When I was a kid in the 1970s, I actually noticed that WOND sped up its music. I remember visiting the studio and seeing that the spindles that drove the (rim-drive) turntables had been taped up to make them thicker. 45s played at 47 rpm. The CE told me that it "made the music sound better." It wasn't until I was an adult that I realized the true purpose: it gave them perhaps an extra 60 seconds an hour to cram in four more :15 spots.

I don't think that WMID did that back then, nor do I recall hearing it on WAYV.

Bill

Actually, the reason for speeding up the music was to make it sound a tiny bit brighter, a very desirable thing with lo-fi AM stations. It was particularly effective when a competitor did not do the same: their music sounded "draggy".

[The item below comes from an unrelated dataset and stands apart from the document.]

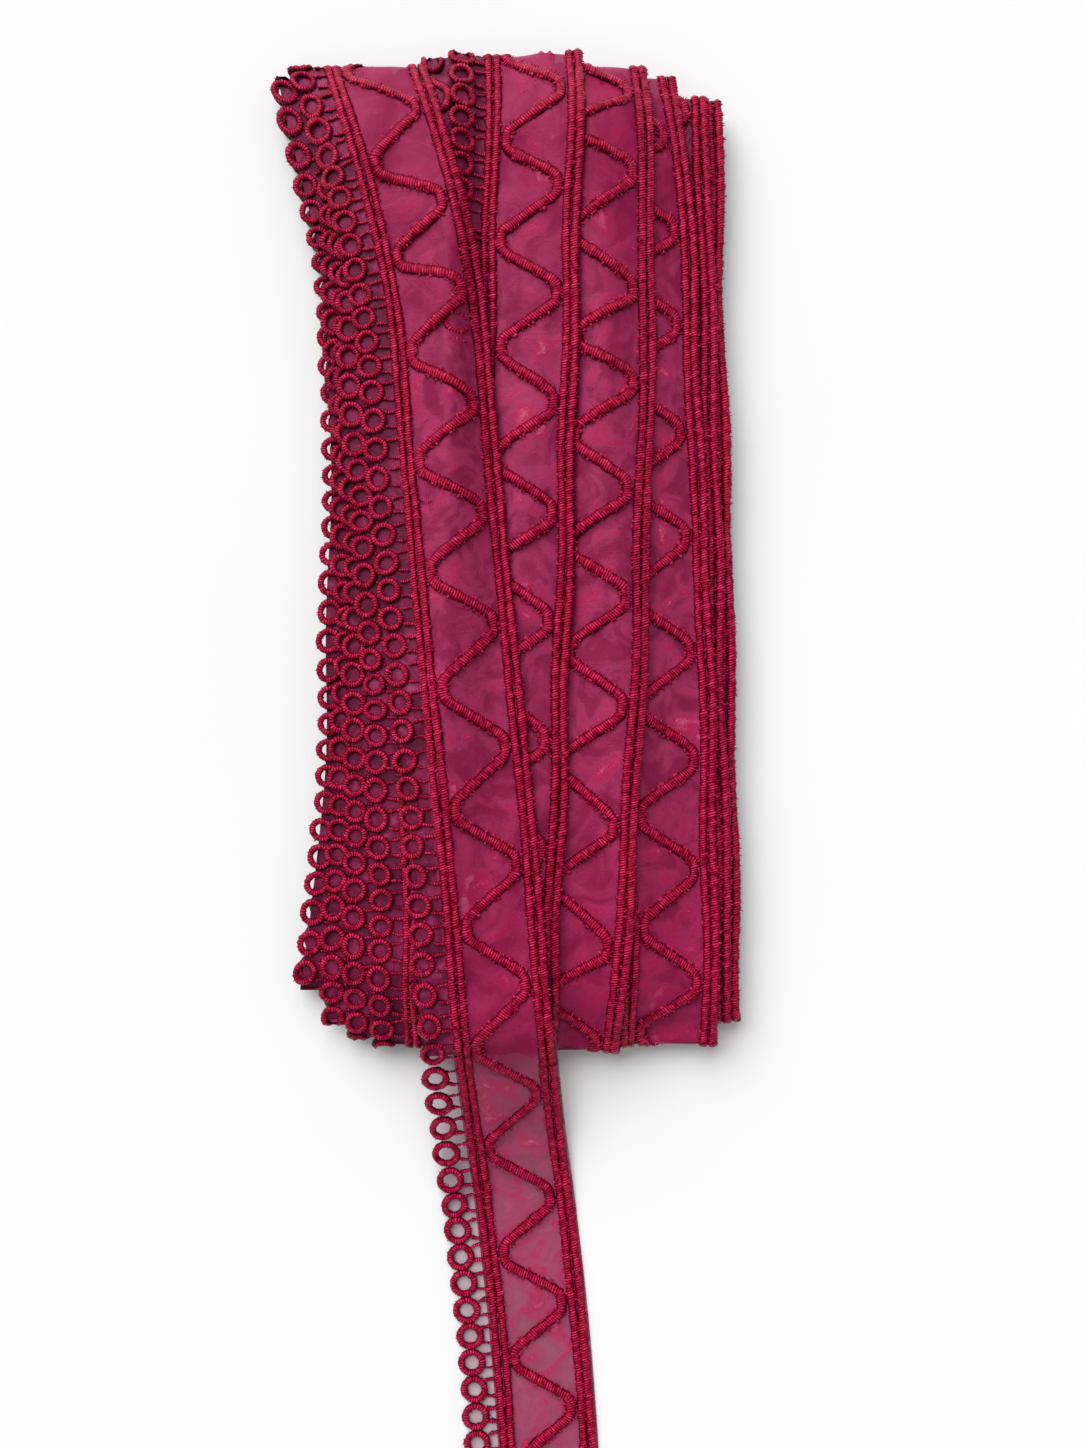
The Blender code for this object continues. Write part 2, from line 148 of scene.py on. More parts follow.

The purpose was not to be able to run more spots.
 


Actually, the reason for speeding up the music was to make it sound a tiny bit brighter, a very desirable thing with lo-fi AM stations. It was particularly effective when a competitor did not do the same: their music sounded "draggy".

The purpose was not to be able to run more spots.

I feel like you'd have to really, really speed things up to squeeze in any appreciable increase of spots per hour!
 


I feel like you'd have to really, really speed things up to squeeze in any appreciable increase of spots per hour!

If a station wanted to increase its spot load, it would just add the spots. Shortening the songs serves a different purpose.

Some FM station also, in much later years, sped up the music and used pitch compensation. The idea was to be able to say they played more songs an hour than a direct competitor.

The problem with that is that it pretty much requires a person with "perfect pitch" to adjust the settings. Otherwise, many listeners not the music sounds "off key" or "dissonant".